Bize göre gerçek İslâmî hayat, bütün emir ve yasaklarıyla beraber yaşansa, bugünkü anlamda sigortaya ihtiyaç duyulmayacaktır. Zaten İslâm’ın hakikaten yaşanmış olduğu devirler bunun en büyük şahididir.
Hukukî tanımına veya bugünkü uygulanan çeşitleri ile sigortaya geçmeden önce, onun mutlak tarifini yapmaya çalışalım. Sigorta, insanlardaki gelecek endişesini izale eden bir garantör hüviyetindedir. Veya insanın ferah ve refahını artıran, rahatını temin eden bir faktördür, bir kurumdur. Bu mânâda İslâmî nasslara müracaat ettiğimizde buna destek verebilecek delillerle karşılaşmamız mümkündür. Şöyle ki:
1) Bey’ul Vefa: Bir kimsenin belli bir zaman içinde bedelini iade ettiği takdirde geri alması şartıyla bir şeyi satmasıdır. Bunda akde mevzu teşkil eden meta, mal, genellikle gelir getiren birşey olur ve bu gelir satın alana aittir. Dolayısıyla bu bir nev’i ödünç muamelesidir.

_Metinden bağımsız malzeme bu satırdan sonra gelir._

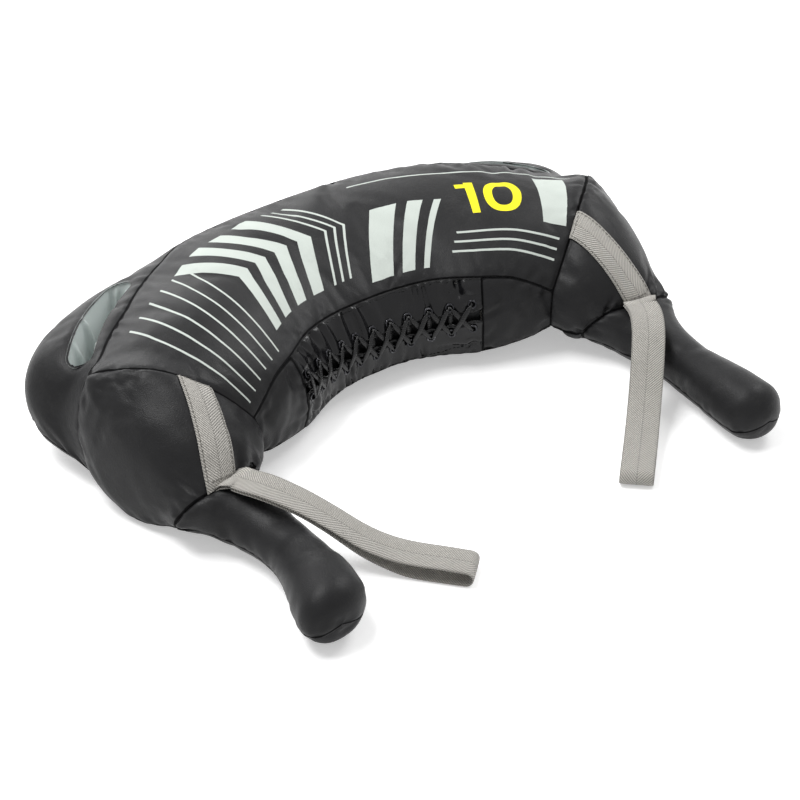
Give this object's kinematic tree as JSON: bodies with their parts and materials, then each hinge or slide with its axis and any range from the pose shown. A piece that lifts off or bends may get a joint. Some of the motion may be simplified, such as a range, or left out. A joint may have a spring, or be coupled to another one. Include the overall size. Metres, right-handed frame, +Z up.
{
  "type": "weighted crescent training bag",
  "caption": "Filled crescent-shaped training bag with a laced opening, hand slots with padded handles, end grips and free webbing loops.",
  "frame": {"origin": "on the floor, under the middle of the bag's bounding box", "axes": "+X across the crescent from the left grip to the right grip, +Y towards the convex back, +Z up from the floor"},
  "size_m": [0.651, 0.508, 0.1332],
  "materials": {
    "printed_leather": "matt black coated cloth with a pale printed pattern",
    "black_leather": "soft matt black coated cloth",
    "gloss_placket": "glossier black coated cloth",
    "satin_lining": "smooth grey satin",
    "grey_webbing": "woven herringbone webbing",
    "black_eyelet": "black enamelled metal",
    "black_lace": "flat woven polyester lace",
    "pale_wadding": "pale polyester wadding",
    "canvas": "plain undyed canvas"
  },
  "bodies": {
    "shell": {"top_panel": "printed_leather", "bottom_panel": "printed_leather", "outer_side_panel": "printed_leather", "left_inner_side_panel": "black_leather", "right_inner_side_panel": "black_leather", "placket_upper": "gloss_placket", "placket_lower": "gloss_placket", "lacing_tongue": "black_leather", "lace": "black_lace", "eyelet_upper_01": "black_eyelet", "eyelet_upper_02": "black_eyelet", "eyelet_upper_03": "black_eyelet", "eyelet_upper_04": "black_eyelet", "eyelet_upper_05": "black_eyelet", "eyelet_upper_06": "black_eyelet", "eyelet_upper_07": "black_eyelet", "eyelet_upper_08": "black_eyelet", "eyelet_upper_09": "black_eyelet", "eyelet_upper_10": "black_eyelet", "eyelet_upper_11": "black_eyelet", "eyelet_lower_01": "black_eyelet", "eyelet_lower_02": "black_eyelet", "eyelet_lower_03": "black_eyelet", "eyelet_lower_04": "black_eyelet", "eyelet_lower_05": "black_eyelet", "eyelet_lower_06": "black_eyelet", "eyelet_lower_07": "black_eyelet", "eyelet_lower_08": "black_eyelet", "eyelet_lower_09": "black_eyelet", "eyelet_lower_10": "black_eyelet", "eyelet_lower_11": "black_eyelet", "left_slot_lining": "satin_lining", "left_handle_core": "pale_wadding", "left_yoke_upper": "black_leather", "left_yoke_lower": "black_leather", "left_yoke_core": "pale_wadding", "left_sewn_webbing": "grey_webbing", "right_slot_lining": "satin_lining", "right_handle_core": "pale_wadding", "right_yoke_upper": "black_leather", "right_yoke_lower": "black_leather", "right_yoke_core": "pale_wadding", "right_sewn_webbing": "grey_webbing", "wadding_sleeve": "pale_wadding", "weight_bag_1": "canvas", "weight_bag_2": "canvas", "weight_bag_3": "canvas", "weight_bag_4": "canvas", "weight_bag_5": "canvas"},
    "left_grip": {"left_grip_upper": "black_leather", "left_grip_lower": "black_leather", "left_grip_core": "pale_wadding"},
    "right_grip": {"right_grip_upper": "black_leather", "right_grip_lower": "black_leather", "right_grip_core": "pale_wadding"},
    "left_loop": {"left_webbing_loop": "grey_webbing"},
    "right_loop": {"right_webbing_loop": "grey_webbing"}
  },
  "joints": [
    {"name": "left_grip_flex", "type": "hinge", "parent": "shell", "child": "left_grip", "pos_m": [-0.28384, -0.05553, 0.034], "axis": [0, 0, -1], "range_deg": [0, 15], "stiffness_Nm_per_rad": 2},
    {"name": "right_grip_flex", "type": "hinge", "parent": "shell", "child": "right_grip", "pos_m": [0.28384, -0.05553, 0.034], "axis": [0, 0, 1], "range_deg": [0, 15], "stiffness_Nm_per_rad": 2},
    {"name": "left_loop_lift", "type": "hinge", "parent": "shell", "child": "left_loop", "pos_m": [-0.22802, -0.07019, 0.0695], "axis": [-0.9658, -0.2593, 0], "range_deg": [0, 100]},
    {"name": "right_loop_lift", "type": "hinge", "parent": "shell", "child": "right_loop", "pos_m": [0.23702, -0.07019, 0.0695], "axis": [-0.9658, 0.2593, 0], "range_deg": [0, 100]}
  ]
}
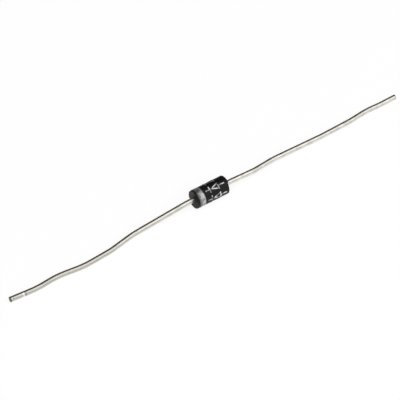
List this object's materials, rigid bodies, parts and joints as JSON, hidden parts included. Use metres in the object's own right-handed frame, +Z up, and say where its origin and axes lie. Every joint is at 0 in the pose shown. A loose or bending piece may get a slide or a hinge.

2) Muvâlât Akdi: Akdi yapan iki taraftan birini kaza yoluyla meydana gelecek olan suçun malî neticesini, öldürülen şahsın varislerine borçlanması ve karşılığında da akdi yapan bu şahıs vârisi olmadan ölürse, ona diğer şahsın mirasçı olmasıdır ki, mesuliyet sigortasının adeta canlı bir örneği gibidir.
3) Yol Tazminatı: Bir şahsın diğerine bir yolu tercihte yol gösterip, muhtemel zararı üstlenmesidir ki, bu da sigortaya mesned teşkil eden hususlar arasındadır. Mesela; bir şahıs diğerine “şu yoldan git, emin bir yoldur, eğer başına birşey gelirse ben ödeyeceğim”diye garanti verse, o şahıs da o yolu tercih edip, yolda soyulsa, teminat veren kişi, zararı tazmin etmek mecburiyetindedir.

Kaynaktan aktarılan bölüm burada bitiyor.